Display entry point documents on the homepage.


[crawler] section#

This section describes options dedicated to the web interface.

crawler_count

Default: <empty>

Number of crawlers running concurrently (default to the number of CPU available).


proxy

Default: <empty>

Url of the HTTP proxy server to use.


user_agent

Default: SOSSE

User agent used by crawlers.


requests_timeout

Default: 10

Timeout when retrieving pages with Requests (no timeout if 0).


fail_over_lang

Default: english

Language used to parse web pages when the original language could not be detected.


hashing_algo

Default: md5

Hashing algorithms used to define if the content of a page has changed.


screenshots_size

Default: 1920x1080

Resolution of the browser used to take screenshots.


browser_options

Default: –enable-precise-memory-info –disable-default-apps –incognito –headless

Options passed to Chromium’s command line.
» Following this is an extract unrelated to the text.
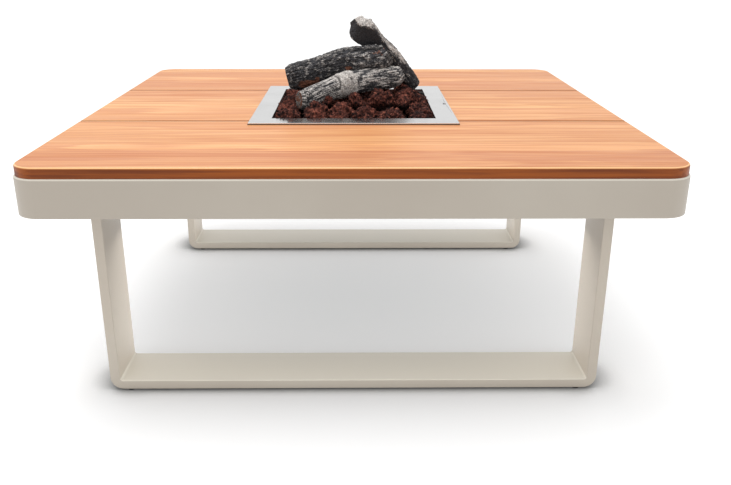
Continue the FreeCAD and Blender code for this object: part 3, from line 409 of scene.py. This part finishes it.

You may need to add --no-sandbox to run the crawler as root, or --disable-dev-shm-usage to run in a virtualized container.


js_stable_time

Default: 0.1

When loading a page in a browser, wait js_stable_time seconds before checking the DOM stays unchanged.


js_stable_retry

Default: 100

Check at most js_stable_retry times for the page to stay unchanged before processing.


tmp_dl_dir

Default: /var/lib/sosse/downloads

Base directory where files are temporarily downloaded.


dl_check_time

Default: 0.1

Download detection will every dl_check_time seconds for a started download.


dl_check_retry

Default: 2

Download detection will retry dl_check_retry times for a started download.


max_file_size

Default: 500

Maximum file size to index (in kb).


max_redirects

Default: 5

Maximum numbers of redirect before aborting. (this is accurate when using Requests only, some redirects may be missed on Chromium)


browser_idle_exit_time

Default: 5

Close the browser when the crawler is idle for browser_idle_exit_time seconds.


browser_crash_sleep

Default: 1.0

Sleep browser_crash_sleep seconsds before retrying after the browser crashed.


browser_crash_retry

Default: 1

Retry browser_crash_retry time to index the page on browser crashes.